Неудивительно, что Рой не любит говорить о своем прошлом. Кто захочет признаваться в том, что он избил собственную жену?

– Ты общался с Николь после этого?

– Только чтобы сообщить ей, куда посылать документы на развод. Что она и сделала. Думаю, она вышла замуж во второй раз. – Он медленно кивает. – Это хорошо.

Я не знаю, что я сейчас испытывала бы к Рою, если бы не тонула в своих собственных переживаниях.

Гнев?

Отвращение?

Жалость?

Сочувствие?

Все вместе?

Тридцать с лишним лет назад Рой в пьяной ярости набросился с кулаками на свою жену, а потом удрал на Аляску.

Чего он заслуживает сейчас?

Рой провел три десятилетия в своеобразном изгнании, где он больше уже не мог причинять боль тем, кого любит; где он никого к себе не подпускал, не желая принять даже одну таблетку обезболивающего, боясь снова потерять над собой контроль.
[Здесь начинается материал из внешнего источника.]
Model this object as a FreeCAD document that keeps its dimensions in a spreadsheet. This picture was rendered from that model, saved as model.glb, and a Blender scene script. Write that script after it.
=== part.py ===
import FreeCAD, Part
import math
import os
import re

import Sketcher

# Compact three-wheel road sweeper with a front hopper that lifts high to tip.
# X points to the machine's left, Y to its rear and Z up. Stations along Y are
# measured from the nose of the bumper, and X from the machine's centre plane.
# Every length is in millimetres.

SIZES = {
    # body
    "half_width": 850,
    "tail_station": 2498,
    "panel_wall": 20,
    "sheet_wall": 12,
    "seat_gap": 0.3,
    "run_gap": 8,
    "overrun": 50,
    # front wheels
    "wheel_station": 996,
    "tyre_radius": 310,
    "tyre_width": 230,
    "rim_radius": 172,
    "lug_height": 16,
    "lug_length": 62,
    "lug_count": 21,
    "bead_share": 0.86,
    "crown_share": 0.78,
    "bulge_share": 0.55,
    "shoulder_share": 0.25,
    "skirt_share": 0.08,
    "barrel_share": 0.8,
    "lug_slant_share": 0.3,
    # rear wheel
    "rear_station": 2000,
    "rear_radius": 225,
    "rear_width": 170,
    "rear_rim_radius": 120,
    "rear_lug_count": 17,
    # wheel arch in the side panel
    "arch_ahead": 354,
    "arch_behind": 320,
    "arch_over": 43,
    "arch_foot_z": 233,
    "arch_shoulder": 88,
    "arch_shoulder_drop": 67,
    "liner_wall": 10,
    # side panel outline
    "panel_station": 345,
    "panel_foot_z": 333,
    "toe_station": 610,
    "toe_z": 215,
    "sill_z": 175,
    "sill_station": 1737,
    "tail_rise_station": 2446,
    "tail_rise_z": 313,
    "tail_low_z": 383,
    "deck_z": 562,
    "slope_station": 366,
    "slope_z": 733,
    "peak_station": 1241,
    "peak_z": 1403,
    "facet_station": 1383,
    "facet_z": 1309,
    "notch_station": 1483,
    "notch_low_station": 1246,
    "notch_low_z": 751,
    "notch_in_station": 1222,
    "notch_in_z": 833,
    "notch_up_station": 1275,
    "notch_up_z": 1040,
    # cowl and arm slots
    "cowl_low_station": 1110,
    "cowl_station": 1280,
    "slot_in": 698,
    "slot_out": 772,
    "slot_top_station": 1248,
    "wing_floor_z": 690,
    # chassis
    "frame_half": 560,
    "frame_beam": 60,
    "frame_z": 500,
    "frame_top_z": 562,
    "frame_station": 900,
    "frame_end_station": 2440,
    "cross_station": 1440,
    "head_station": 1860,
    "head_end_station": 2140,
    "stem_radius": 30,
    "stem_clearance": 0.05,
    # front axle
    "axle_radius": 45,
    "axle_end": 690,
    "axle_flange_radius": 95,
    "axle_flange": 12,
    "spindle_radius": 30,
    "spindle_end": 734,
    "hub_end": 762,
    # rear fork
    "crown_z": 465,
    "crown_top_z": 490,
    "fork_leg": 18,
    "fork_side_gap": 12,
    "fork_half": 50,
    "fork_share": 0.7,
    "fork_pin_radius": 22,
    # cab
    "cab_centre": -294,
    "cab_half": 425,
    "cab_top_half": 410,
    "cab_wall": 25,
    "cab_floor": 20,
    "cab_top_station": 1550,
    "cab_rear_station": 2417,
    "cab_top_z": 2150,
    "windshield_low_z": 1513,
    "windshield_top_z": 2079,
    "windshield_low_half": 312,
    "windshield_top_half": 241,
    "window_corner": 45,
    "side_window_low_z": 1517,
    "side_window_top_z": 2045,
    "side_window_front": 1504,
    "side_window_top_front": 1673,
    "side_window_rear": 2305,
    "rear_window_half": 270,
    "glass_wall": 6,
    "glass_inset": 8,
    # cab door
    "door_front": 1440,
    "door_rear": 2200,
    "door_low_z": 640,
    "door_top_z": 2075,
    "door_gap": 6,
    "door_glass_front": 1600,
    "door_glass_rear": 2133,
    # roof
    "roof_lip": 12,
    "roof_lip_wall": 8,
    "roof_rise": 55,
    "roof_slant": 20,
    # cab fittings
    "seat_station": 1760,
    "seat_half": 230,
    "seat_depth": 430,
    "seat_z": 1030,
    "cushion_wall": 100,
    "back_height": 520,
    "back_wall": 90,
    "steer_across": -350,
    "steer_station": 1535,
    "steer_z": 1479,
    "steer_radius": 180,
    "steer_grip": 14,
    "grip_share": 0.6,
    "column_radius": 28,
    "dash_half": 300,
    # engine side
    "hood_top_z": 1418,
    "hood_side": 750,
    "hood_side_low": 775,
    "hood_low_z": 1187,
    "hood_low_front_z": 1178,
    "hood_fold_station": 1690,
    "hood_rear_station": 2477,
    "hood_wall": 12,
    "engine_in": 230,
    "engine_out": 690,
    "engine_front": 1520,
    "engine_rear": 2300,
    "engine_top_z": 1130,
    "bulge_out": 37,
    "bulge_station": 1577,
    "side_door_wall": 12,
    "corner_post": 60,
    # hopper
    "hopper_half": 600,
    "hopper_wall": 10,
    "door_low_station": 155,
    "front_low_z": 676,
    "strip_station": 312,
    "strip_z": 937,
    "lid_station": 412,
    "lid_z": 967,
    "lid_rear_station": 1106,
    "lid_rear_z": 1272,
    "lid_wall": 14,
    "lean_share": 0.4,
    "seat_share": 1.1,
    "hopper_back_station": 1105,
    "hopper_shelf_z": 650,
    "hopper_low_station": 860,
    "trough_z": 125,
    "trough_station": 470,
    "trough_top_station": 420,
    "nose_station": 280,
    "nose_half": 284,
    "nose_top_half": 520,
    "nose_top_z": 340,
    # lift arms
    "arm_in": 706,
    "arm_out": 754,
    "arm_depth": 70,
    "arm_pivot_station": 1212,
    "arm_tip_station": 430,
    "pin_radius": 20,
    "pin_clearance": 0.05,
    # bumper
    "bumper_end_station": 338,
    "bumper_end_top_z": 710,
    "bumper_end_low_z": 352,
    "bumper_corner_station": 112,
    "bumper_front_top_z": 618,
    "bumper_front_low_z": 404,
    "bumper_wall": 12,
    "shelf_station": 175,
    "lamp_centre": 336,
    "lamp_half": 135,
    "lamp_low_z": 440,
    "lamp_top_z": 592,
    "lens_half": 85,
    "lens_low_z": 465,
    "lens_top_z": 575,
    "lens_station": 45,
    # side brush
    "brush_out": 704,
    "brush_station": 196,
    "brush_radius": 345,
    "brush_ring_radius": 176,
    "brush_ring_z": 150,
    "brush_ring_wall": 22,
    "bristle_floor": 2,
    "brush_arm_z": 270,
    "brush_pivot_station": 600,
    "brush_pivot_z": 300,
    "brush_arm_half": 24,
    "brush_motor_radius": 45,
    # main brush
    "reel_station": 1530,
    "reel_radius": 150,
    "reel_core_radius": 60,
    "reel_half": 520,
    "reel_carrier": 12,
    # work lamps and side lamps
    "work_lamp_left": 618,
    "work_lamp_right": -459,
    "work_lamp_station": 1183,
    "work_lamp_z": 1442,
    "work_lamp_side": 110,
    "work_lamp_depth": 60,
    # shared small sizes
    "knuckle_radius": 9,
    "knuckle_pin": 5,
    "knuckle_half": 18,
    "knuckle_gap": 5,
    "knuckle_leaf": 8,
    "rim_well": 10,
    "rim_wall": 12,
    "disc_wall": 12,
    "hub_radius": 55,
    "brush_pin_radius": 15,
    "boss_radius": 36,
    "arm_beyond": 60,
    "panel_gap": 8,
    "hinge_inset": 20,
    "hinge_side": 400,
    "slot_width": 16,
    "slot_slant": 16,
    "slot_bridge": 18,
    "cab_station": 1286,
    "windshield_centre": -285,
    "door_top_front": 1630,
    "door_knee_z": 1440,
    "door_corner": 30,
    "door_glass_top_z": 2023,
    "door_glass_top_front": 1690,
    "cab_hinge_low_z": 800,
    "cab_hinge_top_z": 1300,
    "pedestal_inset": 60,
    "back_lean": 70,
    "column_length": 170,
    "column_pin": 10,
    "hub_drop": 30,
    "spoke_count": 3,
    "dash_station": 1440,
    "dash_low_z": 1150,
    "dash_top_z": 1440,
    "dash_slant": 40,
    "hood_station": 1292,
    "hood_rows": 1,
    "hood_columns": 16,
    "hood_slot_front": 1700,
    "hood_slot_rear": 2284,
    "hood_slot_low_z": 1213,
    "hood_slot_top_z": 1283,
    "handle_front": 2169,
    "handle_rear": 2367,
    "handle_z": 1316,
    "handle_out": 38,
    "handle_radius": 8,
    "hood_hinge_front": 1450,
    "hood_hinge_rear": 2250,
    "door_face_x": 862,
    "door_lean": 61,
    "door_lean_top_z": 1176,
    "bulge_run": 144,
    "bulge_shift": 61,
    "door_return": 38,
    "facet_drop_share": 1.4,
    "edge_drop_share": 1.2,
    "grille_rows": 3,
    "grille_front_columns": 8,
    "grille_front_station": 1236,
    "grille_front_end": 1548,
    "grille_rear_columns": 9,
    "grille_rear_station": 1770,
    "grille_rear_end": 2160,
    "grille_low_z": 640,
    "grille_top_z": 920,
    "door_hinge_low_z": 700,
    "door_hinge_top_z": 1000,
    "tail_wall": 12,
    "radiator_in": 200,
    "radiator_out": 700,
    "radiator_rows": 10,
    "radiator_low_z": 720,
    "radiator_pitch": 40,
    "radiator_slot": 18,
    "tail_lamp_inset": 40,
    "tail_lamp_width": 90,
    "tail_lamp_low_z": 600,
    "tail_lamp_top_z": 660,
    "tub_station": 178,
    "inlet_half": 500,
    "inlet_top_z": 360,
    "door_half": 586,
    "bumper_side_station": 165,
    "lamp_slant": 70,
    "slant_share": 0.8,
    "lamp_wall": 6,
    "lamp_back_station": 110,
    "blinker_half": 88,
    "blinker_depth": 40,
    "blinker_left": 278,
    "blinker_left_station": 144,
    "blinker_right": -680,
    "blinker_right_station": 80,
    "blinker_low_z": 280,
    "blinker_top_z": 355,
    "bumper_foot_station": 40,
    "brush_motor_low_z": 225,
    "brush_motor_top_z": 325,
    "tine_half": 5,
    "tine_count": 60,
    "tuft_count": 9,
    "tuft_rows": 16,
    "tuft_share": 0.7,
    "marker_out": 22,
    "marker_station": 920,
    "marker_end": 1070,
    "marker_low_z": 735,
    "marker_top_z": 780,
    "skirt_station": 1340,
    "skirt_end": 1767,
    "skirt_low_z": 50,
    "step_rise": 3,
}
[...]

Так чего именно заслуживает Рой Донован?

Возможно, в другой день и в другой обстановке у меня было бы мнение на этот счет.
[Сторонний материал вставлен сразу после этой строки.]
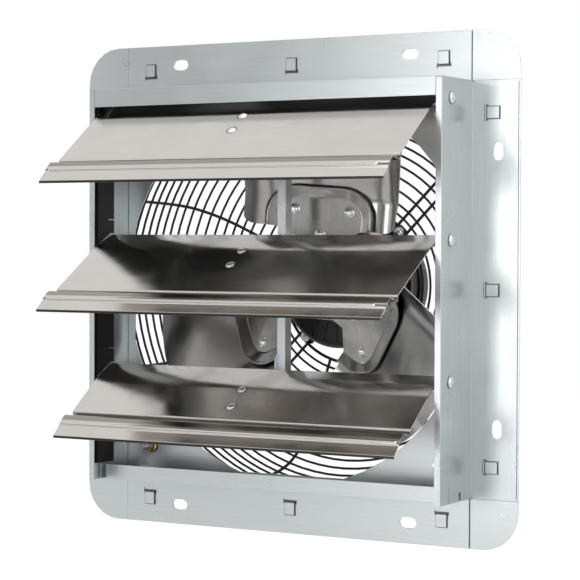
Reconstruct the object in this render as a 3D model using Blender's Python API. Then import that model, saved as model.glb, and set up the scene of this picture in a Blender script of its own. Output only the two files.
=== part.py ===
"""Wall exhaust fan with gravity shutters, at real size in metres, +Z up.

The origin is the centre of the mounting plate's front face. +X is right as seen from
the shutter side, +Y points back through the wall and +Z is up. The shutters are open.
"""

import math

import bmesh
import bpy
from mathutils import Matrix, Vector

GAP = 0.0003
GAP = 0.0003
FOLD_OVERLAP = 0.0002
CUT_OVERRUN = 0.002

# Round opening with four flats, which clears the blades' tips.
BLADE_TIP_RADIUS = 0.150
BLADE_TIP_CLEARANCE = 0.010
OPENING_FLAT_CUT = 0.0075
OPENING_RADIUS = BLADE_TIP_RADIUS + BLADE_TIP_CLEARANCE
OPENING_FLAT = OPENING_RADIUS - OPENING_FLAT_CUT

# Box channels folded from thin galvanised sheet, lying on the front of the plate.
GALVANISED = 0.0008
BOX_SIDE_MARGIN = 0.0005
BOX_END_MARGIN = 0.0010
BOX_DEPTH = 0.0556
BOTTOM_SETBACK = 0.0171
STRIP_WIDTH = 0.0380
SIDE_LIP = 0.0050
TOP_LIP = 0.0144
BOTTOM_LIP = 0.0122
SLIT_WIDTH = 0.0010
SLIT_LENGTH = 0.0125
SLIT_ADVANCE = 0.0013
NOTCH_WIDTH = 0.0035
NOTCH_LENGTH = 0.0070
NOTCH_SETBACK = 0.0180
BOX_HALF_WIDTH = OPENING_RADIUS + BOX_SIDE_MARGIN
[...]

– Мы хотели восстановить дом, чтобы его можно было использовать снова, – тихо говорю я себе под нос. – Рабочие должны были начать на следующей неделе.

Рой ничего не отвечает на это.

Моросящий дождь перерастает в ливень, его капли шлепают по воде и гравию вокруг нас, пропитывая землю. Джона был бы рад этому дождю.

Джона…

Это должен был быть легкий перелет. Туда и обратно, вернусь через несколько часов, обещал он.

Пронзительный звонок телефона заставляет меня подпрыгнуть. Я бросаю взгляд на экран, и от высветившегося номера у меня сводит живот. Я протягиваю к нему дрожащую руку, но застываю между необходимостью ответить и желанием ухватиться за свой последний клочок надежды.

Или заблуждения.

– Я не могу. – Мои слова почти не слышны, я силюсь сделать хотя бы вдох.

Рой колеблется всего секунду, а потом берет мой телефон. Он делает глубокий вдох, а затем отвечает.

Я крепко обнимаю себя.

И молюсь.

Молюсь.

Молюсь, чтобы Джона вернулся ко мне.

– Угу… Угу…

Наша входная дверь со скрипом открывается. Мюриэль и Мари обе высовывают головы, чтобы послушать. Должно быть, они услышали звонок. Мари держится за живот, Мюриэль затаила дыхание.

– Да… Угу… – Взгляд Роя переходит на меня, и он сглатывает.

Это нехороший знак.

Новости просто не могут оказаться хорошими.

Я сжимаю губы в попытке сдержать рыдание, цепляясь за надежду до последней секунды.

– Да… Хорошо… Спасибо, сэр. – Рой завершает звонок и кладет мой телефон на стол. – Они нашли его самолет в долине к северу от Палмера, – мрачно подтверждает он. – Он жив.